Stakeholders also felt the Thompson Foods Indoor Arena could be improved, Kolarik said.
“There was a sentiment that they felt like it was a backdoor, and a lot of folks, from fairgoers to vendors and exhibitors, expressed that that area, the circulation corridor, from the east side of the site, across to the main body of event venues ... could be improved,” he said. “We looked at how we could develop more of a boulevard approach to that area.”
The plan also addresses ongoing storm water issues, a main concern for stakeholders. Populous worked with Grand Island’s Olsson Engineering to look at surface and underground drainage for the campus.
“The idea is, we’ve got to get this water under control as a first step,” Kolarik said. “We need barns that don’t have water in them, so we can sell these things better. While there’s isolated areas where that’s an issue, it’s a very commonly themed issue.”

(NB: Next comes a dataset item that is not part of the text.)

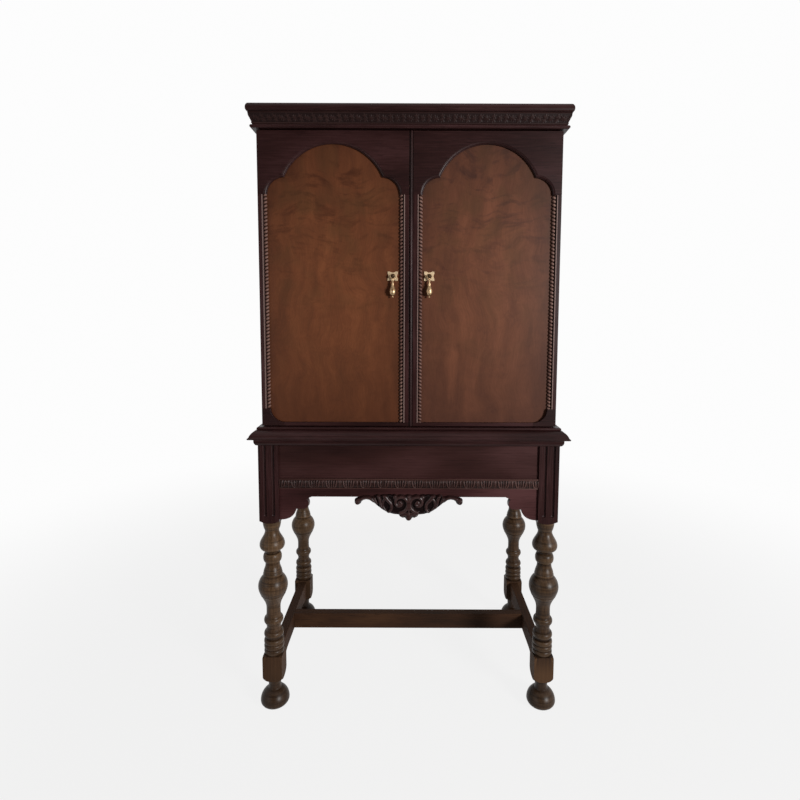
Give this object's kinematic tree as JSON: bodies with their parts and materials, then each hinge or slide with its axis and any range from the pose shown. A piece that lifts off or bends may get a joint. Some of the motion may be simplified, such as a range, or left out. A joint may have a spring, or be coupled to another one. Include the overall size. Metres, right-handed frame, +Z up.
{
  "type": "wine cabinet",
  "caption": "Tall two-door wine cabinet on an open stand with turned legs, an H stretcher, a carved apron crest and a moulded cornice.",
  "frame": {"origin": "centre of the outer box on the floor, under the middle of the four feet", "axes": "+X to the right as seen by someone facing the doors, +Y to the back, +Z up"},
  "size_m": [0.826, 0.4889, 1.584],
  "materials": {
    "dark_walnut": "dark stained walnut under satin lacquer",
    "turned_walnut": "turned walnut, rubbed satin finish",
    "rail_walnut": "plain walnut rail, satin finish",
    "walnut_veneer": "figured walnut veneer under lacquer",
    "inner_wood": "plain inner board, lightly oiled",
    "antique_brass": "aged brass, rubbed bright on its high spots",
    "steel": "plain steel"
  },
  "bodies": {
    "cabinet": {"leg_front_left": "turned_walnut", "leg_front_right": "turned_walnut", "leg_back_left": "turned_walnut", "leg_back_right": "turned_walnut", "post_front_left": "dark_walnut", "post_front_right": "dark_walnut", "post_back_left": "dark_walnut", "post_back_right": "dark_walnut", "side_stretcher_left": "rail_walnut", "side_stretcher_right": "rail_walnut", "cross_stretcher": "rail_walnut", "frieze_panel": "dark_walnut", "frieze_moulding": "dark_walnut", "apron": "dark_walnut", "apron_crest": "dark_walnut", "side_rail_left": "dark_walnut", "side_rail_right": "dark_walnut", "back_rail": "dark_walnut", "glue_blocks": "inner_wood", "waist_board": "dark_walnut", "base_strip": "dark_walnut", "case_bottom": "inner_wood", "case_side_left": "dark_walnut", "case_side_right": "dark_walnut", "case_top": "dark_walnut", "back_panel": "inner_wood", "shelf": "inner_wood", "shelf_pins": "antique_brass", "cornice_bead": "dark_walnut", "cornice_moulding": "dark_walnut", "cornice_top": "dark_walnut", "case_hinge_leaves": "antique_brass", "hinge_pins": "steel", "door_catches": "steel"},
    "left_door": {"left_door_board": "walnut_veneer", "left_spandrel": "dark_walnut", "left_outer_strip": "dark_walnut", "left_inner_strip": "dark_walnut", "left_ropes": "dark_walnut", "left_bottom_strip": "dark_walnut", "left_corner": "dark_walnut", "left_hinge_leaves": "antique_brass", "left_strike": "steel", "left_pull_plate": "antique_brass"},
    "left_pull": {"left_pull_drop": "antique_brass"},
    "right_door": {"right_door_board": "walnut_veneer", "right_spandrel": "dark_walnut", "right_outer_strip": "dark_walnut", "right_inner_strip": "dark_walnut", "right_ropes": "dark_walnut", "right_bottom_strip": "dark_walnut", "right_corner": "dark_walnut", "right_hinge_leaves": "antique_brass", "right_strike": "steel", "right_pull_plate": "antique_brass", "meeting_bead": "dark_walnut"},
    "right_pull": {"right_pull_drop": "antique_brass"}
  },
  "joints": [
    {"name": "left_door_hinge", "type": "hinge", "parent": "cabinet", "child": "left_door", "pos_m": [-0.3815, -0.1865, 1.1525], "axis": [0, 0, -1], "range_deg": [0, 110]},
    {"name": "right_door_hinge", "type": "hinge", "parent": "cabinet", "child": "right_door", "pos_m": [0.3815, -0.1865, 1.1525], "axis": [0, 0, 1], "range_deg": [0, 110]},
    {"name": "left_pull_swing", "type": "hinge", "parent": "left_door", "child": "left_pull", "pos_m": [-0.0425, -0.2135, 1.167], "axis": [-1, 0, 0], "range_deg": [0, 90]},
    {"name": "right_pull_swing", "type": "hinge", "parent": "right_door", "child": "right_pull", "pos_m": [0.0505, -0.2135, 1.167], "axis": [-1, 0, 0], "range_deg": [0, 90]}
  ]
}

A key element of the master plan is the planned casino.
Elite Casino Resorts, based in Iowa, is preparing to build a $100 million casino at the Fonner Park site.
“We feel that that has gone far enough down the road, even though it’s not constructed yet, that that footprint should be permanently fixed in the plan for consideration of planning purposes,” Kolarik said.
The casino has “a big impact” on the “market feasibility of different types of events,” Kolarik said. With a casino, there is a greater potential for convention-type events, for example.
“It’s an appealing component. It adds an entertainment and food and beverage component that’s very unique to the site, and that’s appealing to almost every type of stakeholder that is using the facility,” Kolarik said.
Asked what role Elite will play in the project, Kolarik said the casino group has been active as a community stakeholder, but “didn’t have an opinion to share.”
“They have spoken to us in terms of some intent related to how they might utilize (Heartland Events Center) or how they might receive something like the convention expansion piece, so they’ve given their input on those components that are really directly related to their business model,” he said.
He added, “I would say, their business model is fairly isolated to those components of the site where they’re located.”
Populous projects annual state tax revenue of $765,300, county tax revenue of $179,200 and city tax revenue of $375,400 with the implementation of the growth plans.
Kolarik lauded the qualities of the Grand Island campus.
“Grand Island and the facilities you have here are known throughout all of North America as the finest livestock show facilities in the country, in terms of the quality of the product exhibitors experience here,” Kolarik said. “If you ask anybody in the livestock show world what’s the best facilities in North America, it’s always Grand Island.”
The complete 200-page master plan document will be available at the 1868 Foundation website — 1868foundation.org.